This straightforward answer to Poincaré’s question, however, has seldom been given. The discovery of non-Euclidian geometry seems to have clouded rather than enlightened the minds of many philosophers. What could be more obvious than that ‘straight line’ means straight line, and that we explain to a child what property we have in mind by drawing a straight line with a pencil on a piece of paper? Why does anyone believe that this case is any different from explaining what property olive green is by showing the child an olive green piece of cardboard? Yet, Coffa says in his otherwise insightful book:
What was no longer a serious possibility circa 1900 was to conceive of acquaintance as playing the specific semantic explanatory role that it was supposed to play in the atomist picture of knowledge, whereby the construction of geometric theory would start with acquaintance, then proceed to a construction of claims and perhaps conclude with the testing of these claims.
(Coffa, chap. VII)
But this is precisely how geometry does proceed. In Goedel’s words: “In geometry, e.g., the question as to whether Euclid’s fifth postulate is true retains its meaning if the primitive terms are taken in a definite sense, i.e., as referring to the behavior of rigid bodies, rays of light, etc.” (K. Goedel, “What is Cantor’s Continuum Problem,” p. 271).

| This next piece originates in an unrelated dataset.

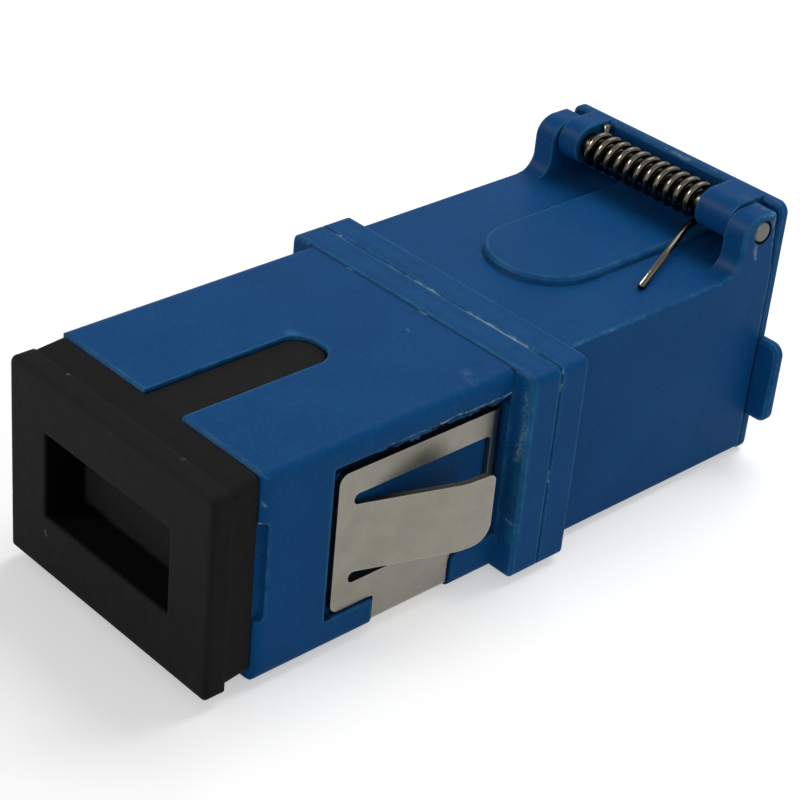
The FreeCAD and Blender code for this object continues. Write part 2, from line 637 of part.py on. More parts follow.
def dust_cap():
    """Front cap: face plate with a plain recess, neck, hollow plug and key rib."""
    low = -TOP + CAP_SHY
    high = TOP - CAP_SHY
    plate = slab_y([(-SIDE, low, CAP_LOW_R), (SIDE, low, CAP_LOW_R), (SIDE, high, CAP_TOP_R),
                    (-SIDE, high, CAP_TOP_R)], CAP_FACE, PLATE_BACK)
    plate = plate.makeFillet(CAP_FACE_BREAK, edges_at_y(plate, CAP_FACE))
    near = section(SIDE - NECK_SIDE, low + NECK_LOW, high - NECK_RISE, PLATE_BACK)
    far = section(SIDE - NECK_SHY_SIDE, -TOP + NECK_SHY_LOW, TOP - NECK_SHY, CAP_BACK)
    neck = Part.makeLoft([near, far], True, True)
    plug_w = PORT_W - 2 * CAP_CLEAR
    plug_h = PORT_H - 2 * CAP_CLEAR
    plug_end = -LATCH_L - CAP_END_GAP
    plug = prism_y(plug_w, plug_h, CAP_BACK - 0.3, plug_end, PORT_R)
    hollow = prism_y(plug_w - 2 * CAP_WALL, plug_h - 2 * CAP_WALL,
                     CAP_FACE + RECESS_D + CAP_WEB, plug_end + 1, PORT_R)
    rib_low = max(plug_h / 2 - CAP_WALL, BARREL_R + CAP_CLEAR)
    rib = slab_z(key_plan(CAP_BACK - 0.05, MOUTH + KEY_L - CAP_CLEAR, CAP_CLEAR),
                 rib_low, TOP - NECK_SHY - 0.02)
    cap = plate.fuse([neck, plug]).cut(hollow).fuse(rib)
    half_w = RECESS_W / 2
    half_h = RECESS_H / 2
    recess = slab_y(rectangle(-half_w, half_w, RECESS_Z - half_h, RECESS_Z + half_h, 0.12),
                    CAP_FACE - 1, CAP_FACE + RECESS_D)
    return cap.cut(recess).removeSplitter()


# ---------------------------------------------------------------- build
PIECES = {
    "front_housing": front_housing,
    "rear_housing": rear_housing,
    "front_latch_insert": lambda: latch_insert(-1),
    "rear_latch_insert": lambda: latch_insert(1),
    "alignment_sleeve": alignment_sleeve,
    "mounting_clip": mounting_clip,
    "dust_cap": dust_cap,
    "shutter": shutter,
    "hinge_pin": hinge_pin,
    "shutter_spring": shutter_spring,
}

os.makedirs("parts", exist_ok=True)
for name, make in PIECES.items():
    shape = make()
    shape.exportStep("parts/" + name + ".step")
    print(name, shape.isValid(), len(shape.Solids), round(shape.Volume, 3))
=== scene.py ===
"""Looks of a shuttered SC fibre adapter: finishes, wear, weld flash, spring wire and studio."""
import functools
import json
import math

import bpy
from bpy.props import FloatProperty, FloatVectorProperty, IntProperty, PointerProperty
from mathutils import Euler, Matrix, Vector, noise


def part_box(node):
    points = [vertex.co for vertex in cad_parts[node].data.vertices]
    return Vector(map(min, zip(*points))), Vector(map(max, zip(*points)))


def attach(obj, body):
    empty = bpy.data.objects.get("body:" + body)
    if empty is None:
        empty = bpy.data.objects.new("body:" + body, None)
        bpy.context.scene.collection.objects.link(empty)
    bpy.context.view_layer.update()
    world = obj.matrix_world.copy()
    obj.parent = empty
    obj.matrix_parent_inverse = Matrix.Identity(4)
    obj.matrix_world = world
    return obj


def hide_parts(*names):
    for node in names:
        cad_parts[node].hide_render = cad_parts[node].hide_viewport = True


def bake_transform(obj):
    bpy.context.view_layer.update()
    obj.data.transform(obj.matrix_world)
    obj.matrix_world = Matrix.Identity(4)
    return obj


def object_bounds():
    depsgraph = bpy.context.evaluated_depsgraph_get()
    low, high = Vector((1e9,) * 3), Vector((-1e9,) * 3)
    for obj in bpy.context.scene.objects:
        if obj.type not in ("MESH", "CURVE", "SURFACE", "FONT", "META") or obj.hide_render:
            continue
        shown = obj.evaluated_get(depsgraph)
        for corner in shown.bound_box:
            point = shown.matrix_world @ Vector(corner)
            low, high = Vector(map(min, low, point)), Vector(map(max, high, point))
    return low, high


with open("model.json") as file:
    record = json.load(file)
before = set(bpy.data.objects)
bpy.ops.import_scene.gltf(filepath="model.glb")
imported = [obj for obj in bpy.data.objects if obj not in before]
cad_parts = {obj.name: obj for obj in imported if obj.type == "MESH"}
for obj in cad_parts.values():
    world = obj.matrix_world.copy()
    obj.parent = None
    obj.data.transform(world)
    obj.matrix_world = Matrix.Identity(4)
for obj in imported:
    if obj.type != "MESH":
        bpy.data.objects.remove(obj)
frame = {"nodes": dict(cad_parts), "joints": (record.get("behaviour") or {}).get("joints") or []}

bl_info = {
    "name": "SC Adapter Looks",
    "version": (1, 0, 0),
    "blender": (4, 5, 0),
    "location": "3D View > Sidebar > Adapter",
    "description": "Finishes, wear marks, weld flash, spring wire and studio of an SC adapter",
    "category": "Object",
}

MM = 0.001
CAD_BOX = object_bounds()
JOINT = next(j for j in frame["joints"] if j["name"] == "shutter_hinge")
HINGE = Vector(JOINT["pos_m"])
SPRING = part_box("shutter_spring")
HOUSINGS = ("front_housing", "rear_housing", "shutter")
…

What does Coffa think is the correct alternative to our view? In praise of Poincaré, Coffa says:
Poincaré’s conventionalism is based on the idea that in order to understand geometery, one must stand Russell’s argument on its head: since geometric primitives do not acquire their meaning prior to their incorporation into the axiomatic claims, such axioms do not express propositions in Frege’s or Russell’s sense.
(Coffa, chap. VII)
The so-called axioms of geometry, according to this view, are really implicit definitions of the primitive terms which they contain. Coffa sums up this view in these rousing words:
Poincaré’s point is, therefore, that all we can say about the meanings of geometric primitives is what geometric axioms say. Under these circumstances, the thesis of semantic atomism prevents those axioms from conveying any sort of factual (non-semantic) information. No wonder that they are neither analytic (in Kant’s first sense) nor synthetic, since they are not propositions. No wonder either that they had always been regarded as extraordinary claims, endowed with a particular strong sort of truth. The error was to think that they convey a privileged sort of information, or information about some extraordinary domain. Their distinguishing feature is that they determine, to the extent needed in geometry, the meanings of geometric primitives; and the conviction that they are necessary emerges from the fact that we would be talking about something else or, better yet, meaning something different from what is intended, if we denied them. Geometric axioms are definitions disguised as claims, and what they define is the indefinables.
(Coffa, chap. VII)
When we look at this approving description of Poincaré’s view, the shortcomings of this view become all too obvious. Let us agree, for the moment, to use ‘axiom’ in a neutral fashion for whatever geometers call “axioms.” Let us further assume that one of these axioms contains the expression ‘straight line’. There are only two possibilities: Either this expression is the ordinary English phrase which means straight line, or else it is not. In the latter case, it is a mere “place holder,” and we could have in its stead any other arbitrary expression. In the former case, the axiom is a true sentence of English. It says something about straight lines. In the second case, on the other hand, it is a mere form. In this case, it is not a sentence; it is neither true nor false. Nor does the form say anything about straight lines. Now, turn to Coffa’s very first sentence. Coffa claims that the axioms say something about the meanings of geometric primitives, that is, in our example, about straight line. As we have just seen, this can only be true if we think of the axioms as English sentences. If we think of them as mere forms, then they do not say anything about anything and, in particular, they do not say anything about straight lines or the property of being a straight line. But turn now to Coffa’s second sentence and you will find the exact opposite conception of the axioms. Coffa this time maintains that the axioms do not convey any kind of factual information. Now the axioms are treated as mere forms. Coffa seems to be unaware that he is working at one and the same time with two incompatible conceptions of the axioms. I think that we have here the basic confusion which spawns the notion of implicit definitions: Axioms are treated at the same time both as saying something about their primitives and also as not saying something about them. They are treated at the same time as axioms proper and also as mere forms. The charm of this confusion is that it allows one to switch back and forth between these two incompatible conceptions, just as the philosophical argument may require. When one argues that the axioms do not express propositions, one treats them as mere forms. When one argues that they define their primitive terms, that they say something about the meanings of these terms, one treats them as expressing propositions.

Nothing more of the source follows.